The Wisconsin 2019 Health Care Workforce Report is an annual WHA effort to chart supply and demand within the industry, examining employment trends within specific medical professions and forces driving the need for care. Simple population math is chief among the reasons why demand for health care services is expected to increase. The number of people 65 and older in Wisconsin is predicted to grow by 48% by 2032 – and the number of people 75 and older by 75%. Older people generally require more care, especially if they’re touched by chronic diseases.
Curbing obesity, improving blood pressure control, controlling cholesterol and glucose levels and clamping down on smoking help manage health for people of all ages. With longevity, however, comes a different set of health care challenges – especially in cases where long-term care becomes necessary, and in situations when mental health needs are more acute than the physical. There are important differences between rural and urban care settings, as well.
The WHA report showed the number of open jobs in health care rivals the vacancy rate in any industry, and particularly in those medical professions considered entry level or requiring less training. “Vacancy rates for CNAs returned to double digits in 2018, and these rates are even higher in post-acute care settings,” the report noted. The top five vacancy rates for the studied year were within the ranks of CNAs, nurse practitioners, licensed practical nurses, surgical technicians and physician assistants.
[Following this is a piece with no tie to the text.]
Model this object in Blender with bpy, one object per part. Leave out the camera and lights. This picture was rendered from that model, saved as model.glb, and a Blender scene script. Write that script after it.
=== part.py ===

In small-group discussions held by the Wisconsin Healthcare Business Forum, salary competition and the need for 24-7 staffing were described by participants as reasons why it can be hard to find and keep CNAs. As one focus group member in Marshfield said: “(CNAs) sometimes can get paid more and work better hours at a fast-food restaurant. People have choices.”
Focus group participants in Marshfield, Reedsburg, Milwaukee and Wauwatosa included people who worked in health care but also patients, employers who provide health insurance, community leaders and more. All agreed the competition for workers is stiff and not likely to get much better absent an unwelcome economic downturn.
That’s where technology and innovation entered the focus group discussions as well as the WHA workforce report. In Marshfield and Reedsburg, it wasn’t surprising to hear how telemedicine was delivering important services to patients in rural areas while holding down transportation and labor costs associated with travel time. It was more revealing to hear how telemedicine is helping in urban neighborhoods, particularly in terms of behavioral health, prevention and basic access.
A rising concern: Use of electronic health records has helped patients learn more about their own care, but physicians and other practitioners report they sometimes feel tethered to the computer screen … to the point of sacrificing face-to-face time with patients. The WHA report recommended “more effective and efficient use of technologies” while pinpointing areas where “burdensome regulations and documentation requirements … drain the health care workforce and create barriers to recruitment and retention.”
Statistically, Wisconsin is a state that can boast of high-quality health care. Tech-based companies can build on that reputation through innovation that ranges from diagnostics to therapeutics to better EHRs to cost-containing systems. As workforce pressures increase for Wisconsin health care, making better use of homegrown solutions should help.